A: We certainly hope your firm isn’t white-shoe after Labor Day! Also, no diamonds before dusk, unless you are Madonna or Missy Elliott. Beyond that, as faux pas continue to exist, so do charm schools. You might try the aptly named The Right Fork (212-665-5081), which offers seminars on “personal skills for a professional world”; or the Judith Ré Académie (203-330-9199). But if you’ve already come this far as a cow in a bull market, you may be just fine. A bit of self-deprecating humor about your Iowa-farm upbringing will go a long way toward disarming the etiquette police.

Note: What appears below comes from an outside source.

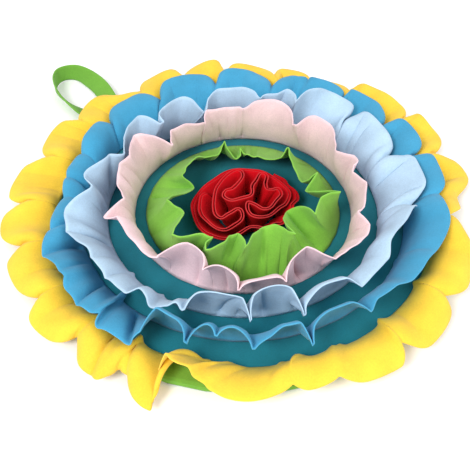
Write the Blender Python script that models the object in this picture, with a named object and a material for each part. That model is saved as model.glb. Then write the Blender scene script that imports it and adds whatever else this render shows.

Q: A friend and co-worker invited me, plus a guest, to a dinner party via group e-mail. I hit REPLY and immediately RSVPed for myself and my boyfriend. But when my co-worker sent around a follow-up e-mail, I actually paid attention to the other CCs and spotted the address of a guy with whom my co-worker once attempted to set me up. The guy and I had one date six months ago, before I met my boyfriend. I later heard that the guy was smitten with me and was profoundly disappointed that I weaseled out of a second date. Beyond the awkwardness of seeing him again, the idea that he would have to see me with my new boyfriend seems cruel. Should I cancel? Or am I being a baby? If I do cancel, do I owe my co-worker an explanation? And wasn’t it insensitive of him to invite me and my boyfriend and my would-be suitor?
--TOO POPULAR
, TRIBECA

A: Oh, give your co-worker the benefit of the doubt. Dinner parties can be nightmares to plan, and even the most conscientious host is likely to blip on certain interpersonal entanglements. (At a dinner party I recently helped throw, I almost seated a rock star and his girlfriend next to his ex. I had no idea! In fact, it proved quite difficult to seat anyone next to him with whom he hadn’t already slept.) Just tell your co-worker the truth and say you need to cancel. You’d be doing him a favor; no good host wants to make his guests squirm at the table. Of course, for all you know, your rejected suitor could be bringing a date himself, in which case you can un-cancel. Maybe the four of you will hit it off and end up having Pictionary nights at one another’s apartments! Or not.